Figure 4. Assimilation of subsurface glider data resulted in NOAA’s RTOFS 2.3 model showing warmer ocean temperatures. (A) RTOFS 2.3 ocean temperature outputs before glider data assimilation. (B) RTOFS 2.3 ocean temperature outputs after glider data assimilation; the oval highlights an area showing increased ocean temperatures, adding to the motivation for the upgrade to RTOFS 2.5. Image credit: Scott Glenn, Rutgers University

Broader Observing System Coordination

Continued refinement of NOAA’s hurricane intensity forecasts calls for closing gaps in oceanic and atmospheric observations. NOAA works with numerous partners to deploy systems that capture data below the ocean surface, at the surface where air and water meet, and in the atmosphere above the water to gain a full understanding of the primary factors affecting hurricane intensity and movement. Some of these observations improve today’s forecasts, while others capture information needed to better understand and improve future weather and ocean models.

Gliders are a component of NOAA’s Coordinated Hurricane Atmosphere-Ocean Sampling (CHAOS) Experiment, led by the Global Ocean Monitoring and Observing Program (GOMO) with NOAA’s Oceanic and Atmospheric Research. CHAOS is a coordinated multi-platform, multi-institutional approach utilizing a diverse suite of observing platforms focused on targeted observations through the atmosphere and into the ocean as it relates to hurricane predictions and modeling.

CHAOS helps NOAA improve the collocation of measurements across the air-sea interface during storms. For example, several observing platforms were coordinated along the path of the Category 5 storm Hurricane Erin, including NOAA P-3 aircraft, dropsondes, drifters, ocean gliders, and moorings (Figure 5).

model view of Hurricane Erin with icons showing the location of observing/data gathering assets.

Figure 5. Coordinated observing platforms coordinated across the eye of Hurricane Erin. Image credit: Edo Mazza (UW CICOES/PMEL) and Lev Looney (U Miami CIMAS/AOML)

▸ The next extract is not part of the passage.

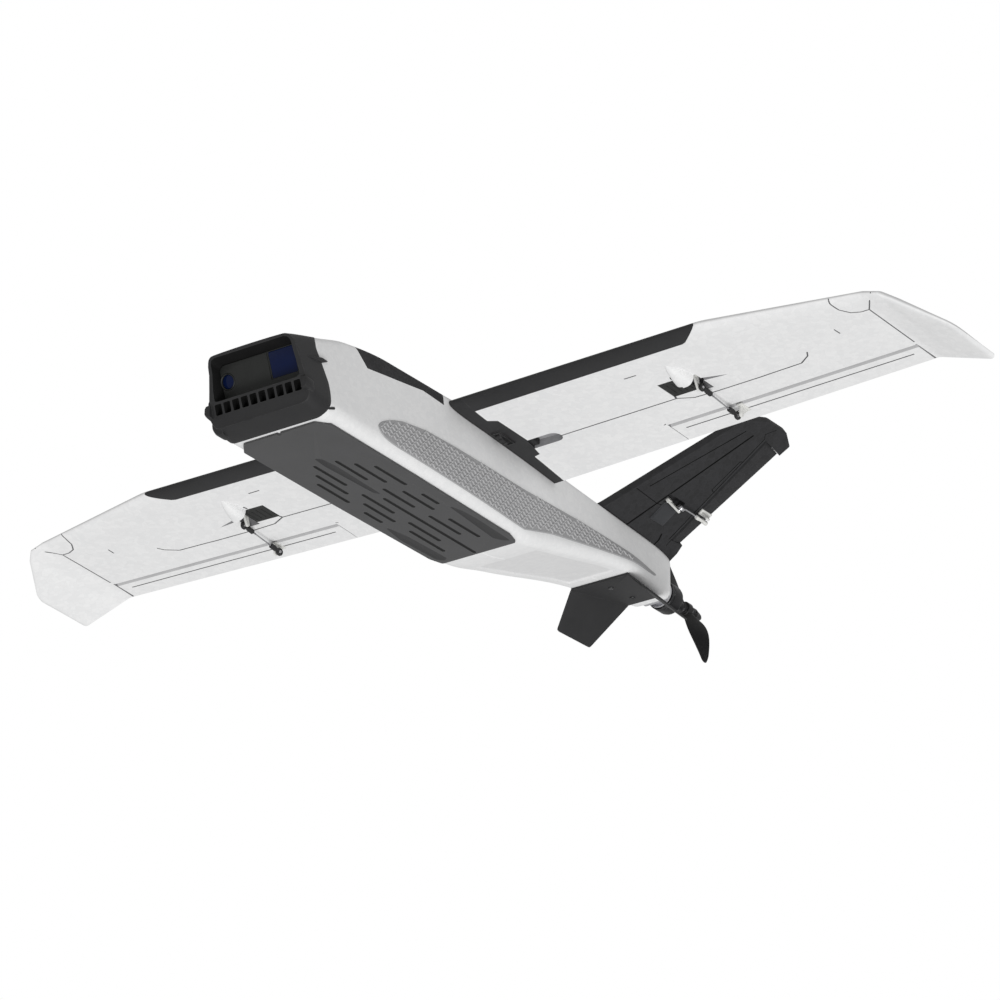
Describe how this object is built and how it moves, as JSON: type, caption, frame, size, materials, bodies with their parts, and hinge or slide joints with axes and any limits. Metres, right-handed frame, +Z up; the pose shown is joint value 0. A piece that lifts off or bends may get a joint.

The Global Ocean Observing System (GOOS) Co-Design Programme’s Tropical Cyclone (TC) Exemplar, co-chaired by GOMO and Rutgers University, is supporting efforts to enhance collaborations with international partners to increase the availability of ocean profile data that includes deploying gliders internationally and observing ocean conditions where tropical cyclones rapidly intensify, such as the Caribbean, necessitating specific marine scientific research permissions. In 2025, several international partners joined the IOOS-led hurricane glider collaboration to fly gliders in the coastal waters of Bermuda, the Dominican Republic, the Bahamas, Mexico, and Barbados (including Trinidad and Tobago and Guyana). U.S. and Mexican gliders and profiling floats were supported by the U.S. National Academies Understanding Gulf Ocean Systems (UGOS) Program.